On paper, many of the disengaged voters behind Biden’s weakness look as if they should be loyal Democrats. Many are registered as Democrats and still identify as Democratic-leaning voters. They support abortion rights, back Democratic candidates for U.S. Senate and are from Democratic-leaning constituencies, like young, Black and Hispanic voters.

But their attitudes are more complicated. They are much more likely to say the economy is “poor” than Democratic primary voters, and they’re much likelier to disapprove of Biden’s job performance. They want fundamental changes to America, not merely a promised return to normalcy. Some even mistakenly hold Biden more responsible than Trump for the Supreme Court’s decision to overturn Roe v. Wade — perhaps out of a sense that the president should have been able to do something about it. They get their news from social media, not MSNBC.

While the Biden campaign hopes to overcome low approval ratings by focusing on abortion rights and the threat to democracy, less engaged Democrats don’t necessarily share the alarm. Almost by definition, low-turnout Democrats were not as driven to vote to stop Trump in 2018, 2020 or 2022. Many of them didn’t vote, after all.

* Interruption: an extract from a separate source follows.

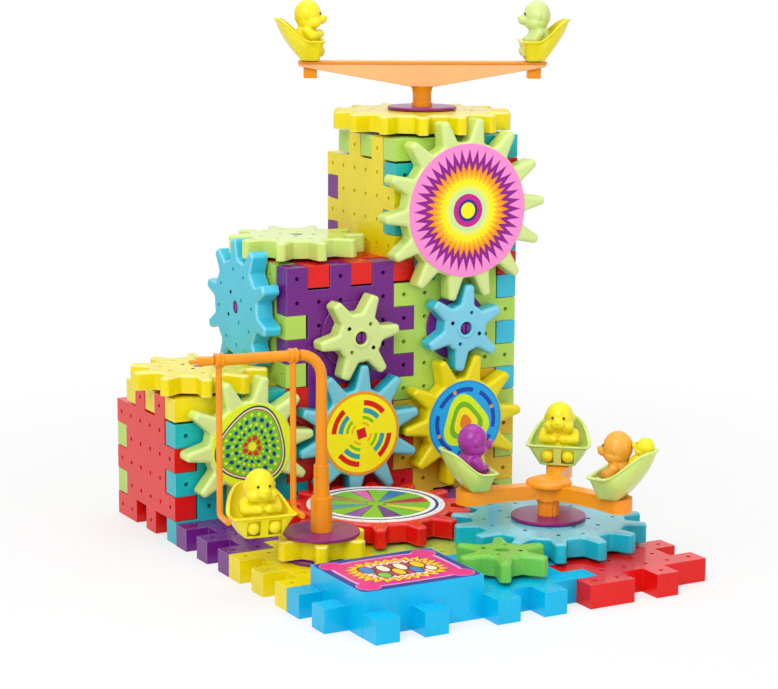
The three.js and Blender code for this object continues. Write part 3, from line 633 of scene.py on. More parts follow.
def bands(value, *stops):
    """Plain colour bands: each starts at its own value."""
    node = add_node(value.id_data, "ShaderNodeValToRGB", {"Fac": value})
    ramp = node.color_ramp
    ramp.interpolation = "CONSTANT"
    for i, (start, shade) in enumerate(stops):
        stop = ramp.elements[i] if i < 2 else ramp.elements.new(start)
        stop.position = start
        stop.color = linear(shade)
    return node.outputs["Color"]


def between(value, low, high):
    return calc("MULTIPLY", calc("GREATER_THAN", value, low), calc("LESS_THAN", value, high))


def distance(x, y):
    return calc("SQRT", calc("ADD", calc("POWER", x, 2.0), calc("POWER", y, 2.0)))


def turn_at(x, y):
    """The share of a full turn at which a point lies round the middle."""
    return calc("MULTIPLY_ADD", calc("ARCTAN2", y, x), 0.5 / pi, 0.5)


def dots(away, turn, count, ring, size):
    """A ring of round dots."""
    along = calc("SUBTRACT", calc("FRACT", calc("MULTIPLY", turn, float(count))), 0.5)
    along = calc("MULTIPLY", along, 2 * pi * ring / count)
    return calc("LESS_THAN", distance(along, calc("SUBTRACT", away, ring)), size)


def waved(away, turn, waves, depth):
    """The distance from the middle, pushed in and out so that a ring becomes a rounded clover."""
    swing = calc("COSINE", calc("MULTIPLY", turn, 2 * pi * waves))
    return calc("MULTIPLY", away, calc("MULTIPLY_ADD", swing, depth, 1.0))


def sunburst(away, turn):
    rays = calc("PINGPONG", calc("MULTIPLY", turn, 80.0), 1.0)
    growth = calc("MAXIMUM", calc("MULTIPLY", calc("SUBTRACT", away, 0.34), 0.36), 0.0)
    return bands(
        calc("SUBTRACT", away, calc("MULTIPLY", rays, growth)),
        (0, "f8f010"), (0.12, "2c2a86"), (0.165, "c8108c"), (0.25, "cdeaa0"), (0.32, "eaf06a"),
        (0.37, "ffee08"), (0.45, "ffc008"), (0.51, "f8940c"), (0.585, "8c0888"), (0.715, "f88ed2"),
    )


def broken_rings(away, turn):
    quarter = calc("FRACT", calc("MULTIPLY_ADD", turn, 4.0, 0.18))
    painted = between(quarter, 0.46, 0.98)
    rings = bands(
        away,
        (0, "fdf010"), (0.23, "f5a818"), (0.27, "fdf010"), (0.35, "7dc410"), (0.42, "fdf010"),
        (0.49, "2aa0b4"), (0.61, "fdf010"), (0.67, "dc1408"), (0.80, "fdf010"),
    )
    field = lay_over("fdf010", rings, painted)
    square = calc("MULTIPLY", calc("PINGPONG", calc("MULTIPLY", turn, 8.0), 1.0), pi / 4)
    middle = calc("LESS_THAN", calc("MULTIPLY", away, calc("COSINE", square)), 0.12)
    field = lay_over(field, "e00a2a", middle)
    return lay_over(field, "f09a10", calc("GREATER_THAN", away, 0.93))


def dotted_clover(away, turn):
    clover = waved(away, calc("ADD", turn, 0.14), 3, 0.09)
    field = bands(
        clover,
        (0, "78c828"), (0.77, "b0581c"), (0.80, "f2e6d0"), (0.83, "145a50"), (0.875, "e4f41c"),
    )
    for count, ring, size, ink in (
        (25, 0.69, 0.036, "e6ee2c"), (20, 0.58, 0.052, "123c8c"), (22, 0.47, 0.032, "e6ee2c"),
        (15, 0.38, 0.045, "123c8c"), (16, 0.29, 0.024, "e6ee2c"), (8, 0.18, 0.062, "d8301c"),
    ):
        field = lay_over(field, ink, dots(clover, turn, count, ring, size))
    return lay_over(field, "f4ee20", calc("LESS_THAN", away, 0.1))


def nested_clovers(away, turn):
    clover = waved(away, calc("ADD", turn, 0.06), 3, 0.13)
    arcs = between(calc("FRACT", calc("MULTIPLY_ADD", turn, 4.0, 0.3)), 0.08, 0.92)
    outer = lay_over("10aaea", "0440b0", calc("MULTIPLY", arcs, between(away, 0.73, 0.84)))
    outer = lay_over(outer, "e8a050", dots(away, calc("ADD", turn, 0.075), 4, 0.785, 0.05))
    inner = bands(
        clover,
        (0, "f08408"), (0.15, "fff008"), (0.31, "76be10"), (0.43, "dcf812"), (0.60, "10aaea"),
    )
    field = lay_over(outer, inner, calc("LESS_THAN", clover, 0.6))
    return lay_over(field, "1490dc", calc("GREATER_THAN", away, 0.95))


def pinwheel(away, turn):
    eighths = calc("MULTIPLY", turn, 8.0)
    across = calc("ABSOLUTE", calc("SUBTRACT", calc("FRACT", eighths), 0.5))
    inks = bands(
        turn,
        (0, "8a30b8"), (0.125, "6a1f9a"), (0.25, "e8e040"), (0.375, "d81840"), (0.5, "2a80c8"),
        (0.625, "e060c8"), (0.75, "b09050"), (0.875, "2aa0b0"),
    )
    blades = calc("MULTIPLY", calc("LESS_THAN", across, 0.19), between(away, 0.16, 0.77))
    lines = calc("MULTIPLY", calc("LESS_THAN", across, 0.23), between(away, 0.12, 0.77))
    field = lay_over("7cc832", "25306a", lines)
    field = lay_over(field, inks, blades)
    rings = bands(away, (0, "ffffff"), (0.86, "25258a"), (0.91, "f6f2f4"))
    field = lay_over(field, rings, calc("GREATER_THAN", away, 0.79))
    return lay_over(field, "e8b8c0", dots(away, turn, 24, 0.955, 0.02))


def sticker_material(name, place, paint):
    """A glossy sticker whose ink follows the place on it, in metres from its middle."""
    material, tree, shader = new_material(name)
    where = add_node(tree, "ShaderNodeTexCoord").outputs["Object"]
    level = add_node(
        tree, "ShaderNodeMapping",
        {"Vector": where, "Location": place.translation, "Rotation": place.to_euler()},
        vector_type="TEXTURE",
    )
    parts = add_node(tree, "ShaderNodeSeparateXYZ", {0: level.outputs[0]}).outputs
    fibre = add_node(tree, "ShaderNodeTexNoise", {"Vector": where, "Scale": 700.0, "Detail": 1.0})
    gloss = add_node(
        tree, "ShaderNodeMapRange", {"Value": fibre.outputs["Fac"], "To Min": 0.26, "To Max": 0.4}
    )
    set_inputs(shader, {
        "Base Color": paint(parts[0], parts[1]), "Roughness": gloss.outputs[0],
        "Specular IOR Level": 0.3, "Coat Weight": 0.1, "Coat Roughness": 0.06,
    })
    return material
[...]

Virtually none of the low-turnout Democrats say “democracy” is the most important issue in the election, even as around 20% of regular Democratic primary voters say the same.

As the campaign goes on, one crucial question is whether these voters’ lack of concern over democracy and abortion is because they’re disengaged, or because they’re genuinely more concerned by nonideological issues, like the economy or Biden’s age.

If it’s because they’re disengaged, perhaps they’ll gradually shift toward Biden as they tune in and focus on the stakes of the election. If not, Biden faces a stiff challenge.

Whether they ultimately decide to express their dissatisfaction by turning out to vote for Trump is another question — one with the potential to decide the election.